The study finds little relationship between the offering spread or offering price of IPO shares and the information most commonly found in prospectuses -- including whether or not the CEO is the company's founder, how much equity the CEO has in the firm, how many members there are on the board and how many other boards they sit on, what proportion of the firm's stock is held by venture capitalists, and how profitable the firm is.

"Given that investment bankers evidently incorporate none of these factors in setting the offer price spread and...offer price," Daily and her colleagues state, "we wonder if oversight bodies such as the SEC should re-examine their filing requirements and perhaps consider requiring additional, or different, information at the time of the IPO registration."

A second study presented at the Academy of Management meeting also investigates the effect of a variety of factors on IPO valuations (firms' market capitalization at the end of the first day of trading). The study's principal author, Eric Jackson, who did research on IPOs as a doctoral student at Columbia University, says that the information most useful in gauging valuations is not well reported in many IPO prospectuses. Dr. Jackson is now VP of Strategy and Business Development for VoiceGenie, a Toronto software firm.

Jackson and his study co-author, Donald Hambrick of Penn State University, found that opening-day valuations of IPOs were best predicted by the number of top companies a firm's directors and top executives have been associated with -- whether top companies in the same industry or national blue-chip companies. Potential IPO investors will be hard-pressed to find detailed information of this kind in a prospectus, Dr. Jackson says.

"IPO prospectuses are very much a mixed bag in terms of providing detailed biographies of a firm's officers and directors," says Jackson. "About 45 percent are quite thorough. Another 20 percent are okay but not great. And the remaining 35 percent are of little use. Considering that the prestigious ties of the company's leaders contribute significantly to the stock price of IPO firms, the SEC could help investors by requiring fuller reporting of their backgrounds."

Prof. Daily and her colleagues based their findings on a review of 213 IPO prospectuses from 1996 and 1997, before the advent of the Internet bubble and the anomalies associated with it. Through a survey of the documents, they sought to gauge the relationship between the information most frequently found there and two variables -- 1) the offer price spread -- that is, the investment bank's preliminary estimate of the stock's price expressed as a range between a high and low value; and 2) the offer price, at which the investment bank sold stock to initial investors on the opening day of trading.

Boiling the most frequently provided information down to 10 variables, the investigators found that only one of the 10 (the proportion of outsiders on the board of the IPO firm) had a significant effect on the offer price spread and only two of the 10 (firm size and age) had a significant effect on the offer price.

Why the lack of relationship between information and price? Daily notes that investment banks have frequently been criticized for pushing the offering price of IPOs to an artificially low level so that favored clients of the banks reap rich rewards when the stock rises to a more appropriate price. A plausible interpretation of the study's findings, she says, is that "low price trumps data."

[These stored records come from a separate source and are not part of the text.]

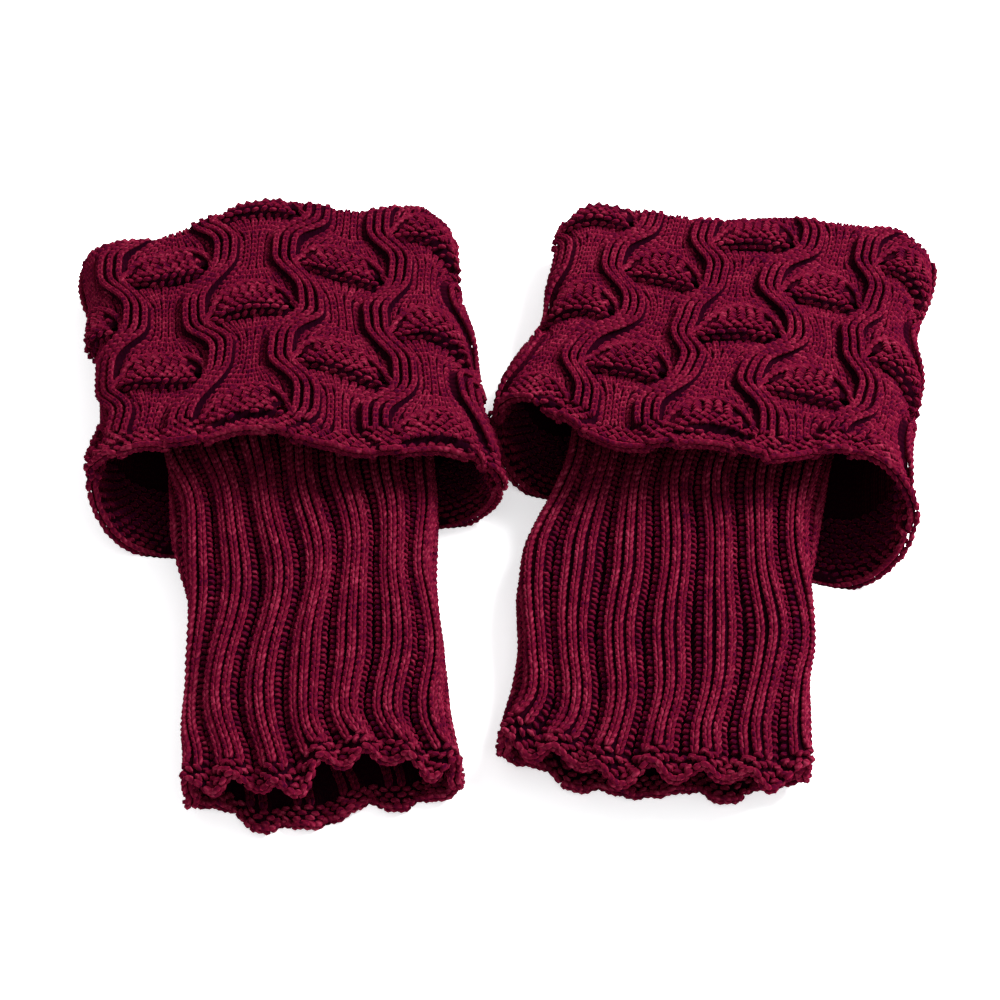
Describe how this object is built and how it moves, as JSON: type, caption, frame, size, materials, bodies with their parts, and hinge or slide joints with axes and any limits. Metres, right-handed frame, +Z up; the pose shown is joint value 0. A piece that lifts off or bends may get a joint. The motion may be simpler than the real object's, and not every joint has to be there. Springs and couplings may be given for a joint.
{
  "type": "pair of leg warmers",
  "caption": "Short knitted boot-cuff leg warmers laid flat side by side, each a ribbed leg tube with a lace-patterned cuff folded down over it, its mouth standing open.",
  "frame": {"origin": "on the surface that the pair lies on, under the middle of its box", "axes": "+X across the pair, from the left warmer to the right one; +Y from the hems of the leg tubes to the folds of the cuffs; +Z up from the surface"},
  "size_m": [0.3522, 0.281, 0.0521],
  "materials": {
    "rib_knit": "soft wine-red acrylic yarn in wide ribs",
    "lace_knit": "soft wine-red acrylic yarn in lace with raised crescents and eyelets"
  },
  "bodies": {
    "root": {"left_rib_tube": "rib_knit", "left_cuff_upper": "lace_knit", "left_cuff_under": "lace_knit", "right_rib_tube": "rib_knit", "right_cuff_upper": "lace_knit", "right_cuff_under": "lace_knit"}
  },
  "joints": []
}
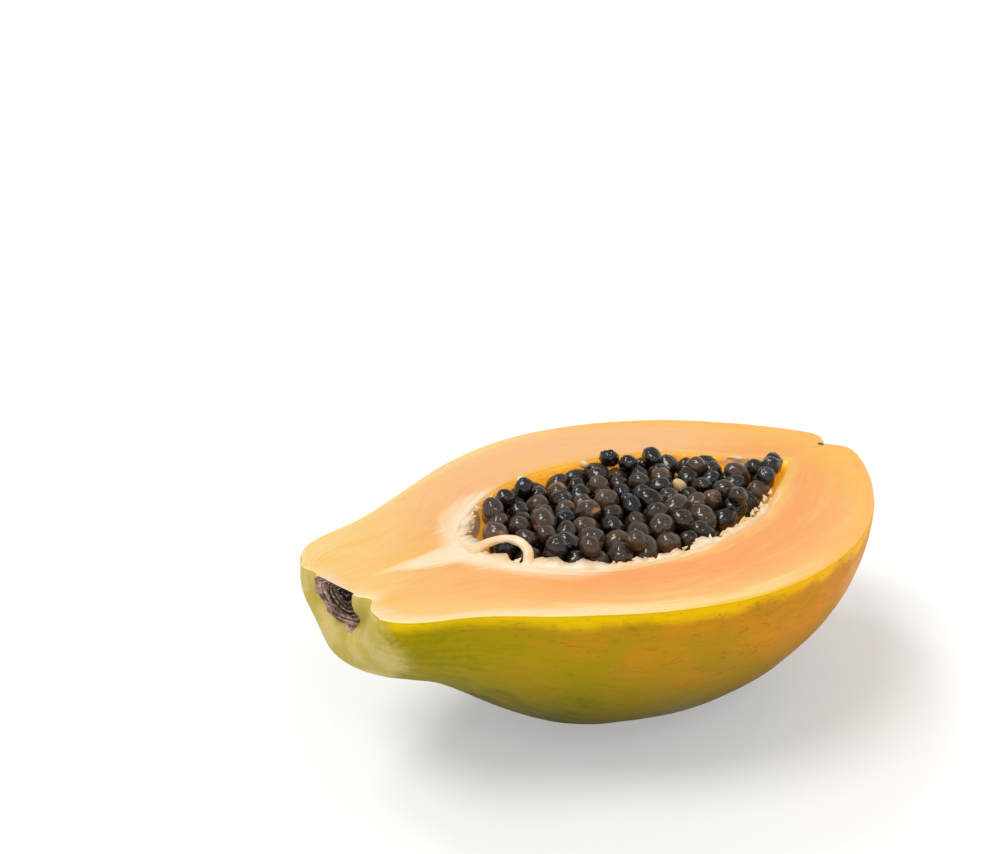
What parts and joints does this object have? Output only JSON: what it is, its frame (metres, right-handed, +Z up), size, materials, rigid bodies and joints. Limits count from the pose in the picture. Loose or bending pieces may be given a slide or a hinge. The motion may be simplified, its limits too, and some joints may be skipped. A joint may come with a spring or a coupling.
{
  "type": "papaya half",
  "caption": "Half of a ripe papaya cut lengthwise, lying on its back with the cut face up, its hollow full of round dark seeds.",
  "frame": {"origin": "on the surface that the fruit lies on, under the middle of its box", "axes": "+X along the fruit from the stalk end to the blossom end, +Y across it, +Z up, square to the cut face"},
  "size_m": [0.1666, 0.1102, 0.0601],
  "materials": {
    "fruit": "moist flesh, waxy green to gold skin",
    "pulp": "moist torn fibre",
    "seeds": "wet jelly skin",
    "stalk_scar": "dry cork"
  },
  "bodies": {
    "root": {"papaya_half": "fruit", "pulp": "pulp", "seeds": "seeds", "stalk_scar": "stalk_scar"}
  },
  "joints": []
}
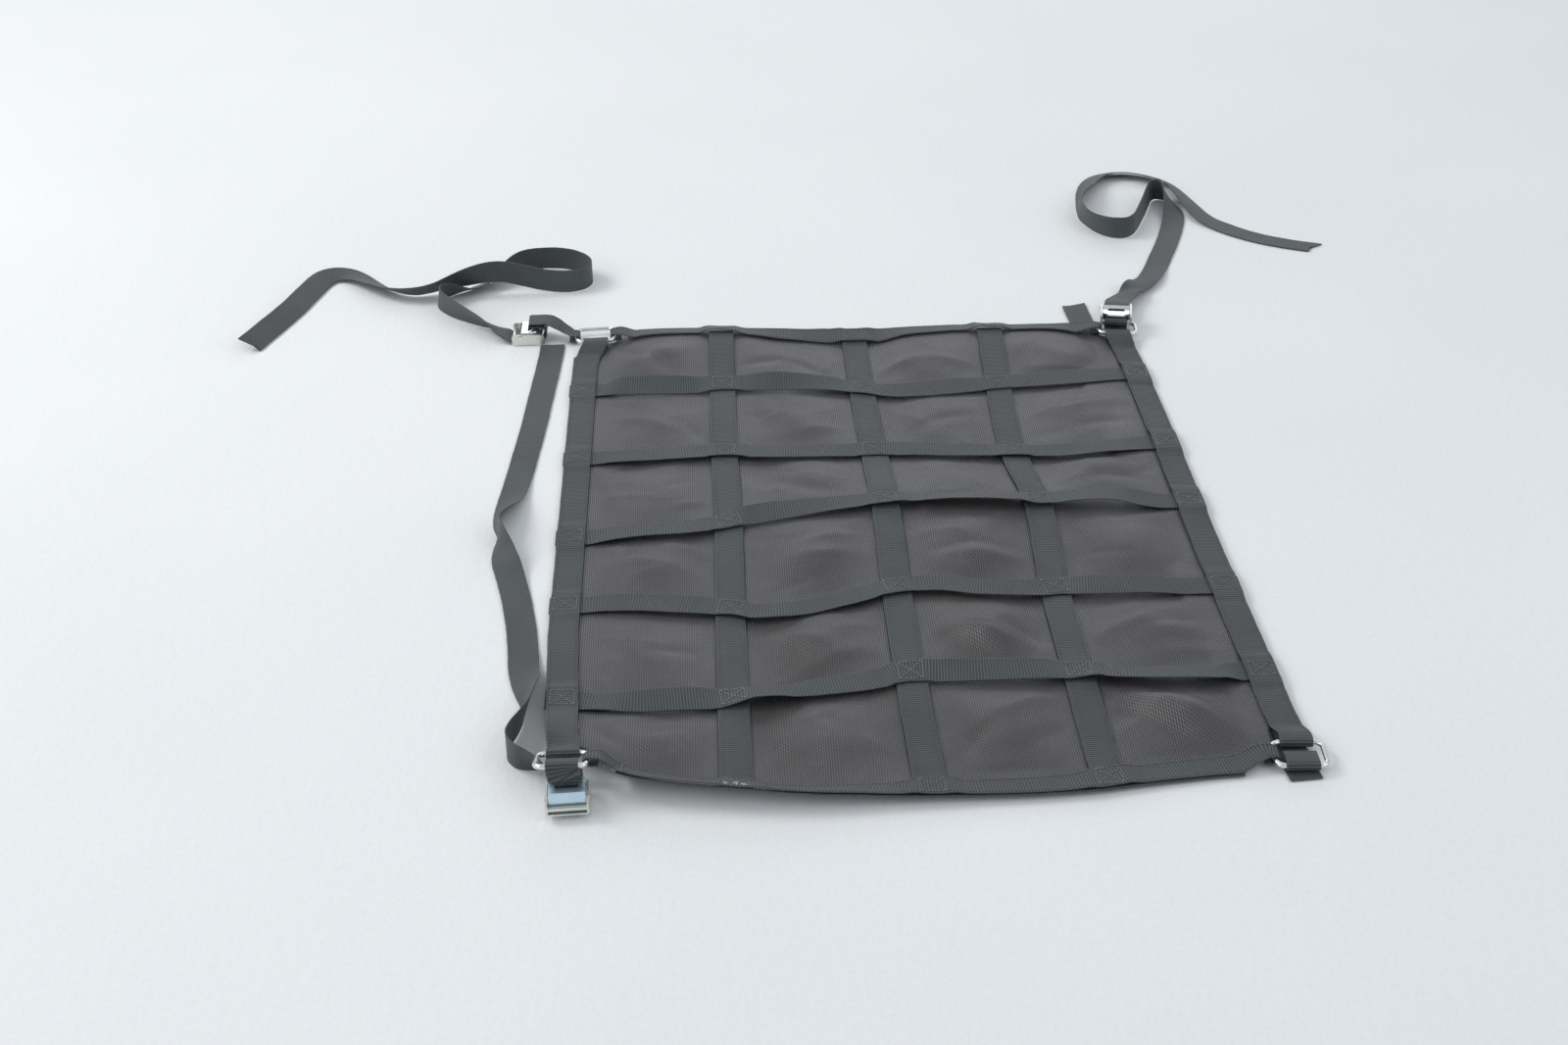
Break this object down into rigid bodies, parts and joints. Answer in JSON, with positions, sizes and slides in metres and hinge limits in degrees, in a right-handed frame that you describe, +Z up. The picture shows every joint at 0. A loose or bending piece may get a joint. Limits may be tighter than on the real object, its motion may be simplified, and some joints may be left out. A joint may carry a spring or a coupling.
{
  "type": "cargo net",
  "caption": "Flat cargo net of coated mesh crossed and edged by sewn flat webbing, with metal corner rings, small cam buckles and loose pull straps.",
  "frame": {"origin": "middle of the footprint without the loose straps, on the surface it lies on", "axes": "+Y along the long side away from the loose mesh edge with the raised near border, +Z up, +X to the right along the short side"},
  "size_m": [1.1749, 1.207, 0.0388],
  "materials": {
    "webbing": "flat woven polypropylene, fine cross ribs, dull sheen",
    "coated_mesh": "vinyl-coated open weave, slight gloss",
    "ring_steel": "bright plated wire",
    "buckle_steel": "zinc plated sheet, satin",
    "lever_steel": "bright plated, lightly worn"
  },
  "bodies": {
    "net": {"mesh_panel": "coated_mesh", "strap_v1": "webbing", "strap_v2": "webbing", "strap_v3": "webbing", "strap_h1": "webbing", "strap_h2": "webbing", "strap_h3": "webbing", "strap_h4": "webbing", "strap_h5": "webbing", "border_top": "webbing", "border_bottom": "webbing", "border_left": "webbing", "border_right": "webbing", "tab_tl": "webbing", "tab_tr": "webbing", "tab_bl": "webbing", "tab_br": "webbing", "ring_tl": "ring_steel", "ring_tr": "ring_steel", "ring_bl": "ring_steel", "ring_br": "ring_steel", "buckle_tl": "buckle_steel", "buckle_tl_pin": "lever_steel", "buckle_tr": "buckle_steel", "buckle_tr_pin": "lever_steel", "buckle_bl": "buckle_steel", "buckle_bl_pin": "lever_steel", "strap_tl": "webbing", "strap_tr": "webbing", "strap_bl": "webbing", "strap_br": "webbing"},
    "lever_tl": {"buckle_tl_lever": "lever_steel"},
    "lever_tr": {"buckle_tr_lever": "lever_steel"},
    "lever_bl": {"buckle_bl_lever": "lever_steel"}
  },
  "joints": [
    {"name": "tl_cam", "type": "hinge", "parent": "net", "child": "lever_tl", "pos_m": [-0.3195, 0.3934, 0.009], "axis": [0, -1, 0], "range_deg": [-14, 0], "stiffness_Nm_per_rad": 0.04, "springref_deg": 9.74},
    {"name": "tr_cam", "type": "hinge", "parent": "net", "child": "lever_tr", "pos_m": [0.29864, 0.37841, 0.0202], "axis": [-0.9842, 0.1771, 0], "range_deg": [0, 14], "stiffness_Nm_per_rad": 0.04, "springref_deg": -9.74},
    {"name": "bl_cam", "type": "hinge", "parent": "net", "child": "lever_bl", "pos_m": [-0.23693, -0.40028, 0.0132], "axis": [0.999, 0.0436, 0], "range_deg": [-14, 0], "stiffness_Nm_per_rad": 0.04, "springref_deg": 9.74}
  ]
}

"In any event," she adds, "the study certainly casts doubt on the usefulness of IPO prospectuses, even though the SEC requires that a host of information be disclosed in them. If the intent is to help investors ascertain the prospects for the IPO firm, it would seem sensible to incorporate more of the factors on which investment bankers rely in their pricing decisions."

The Academy of Management, founded in 1936, is the largest organization in the world devoted to management research and teaching. It has over 13,000 members in 90 countries, including some 9,000 in the United States. The academy's 2003 annual meeting drew some 6,000 scholars and practitioners to Seattle for more than 1,000 sessions on a host of issues relating to corporate organization, the workplace, technology development, and other management-related subjects.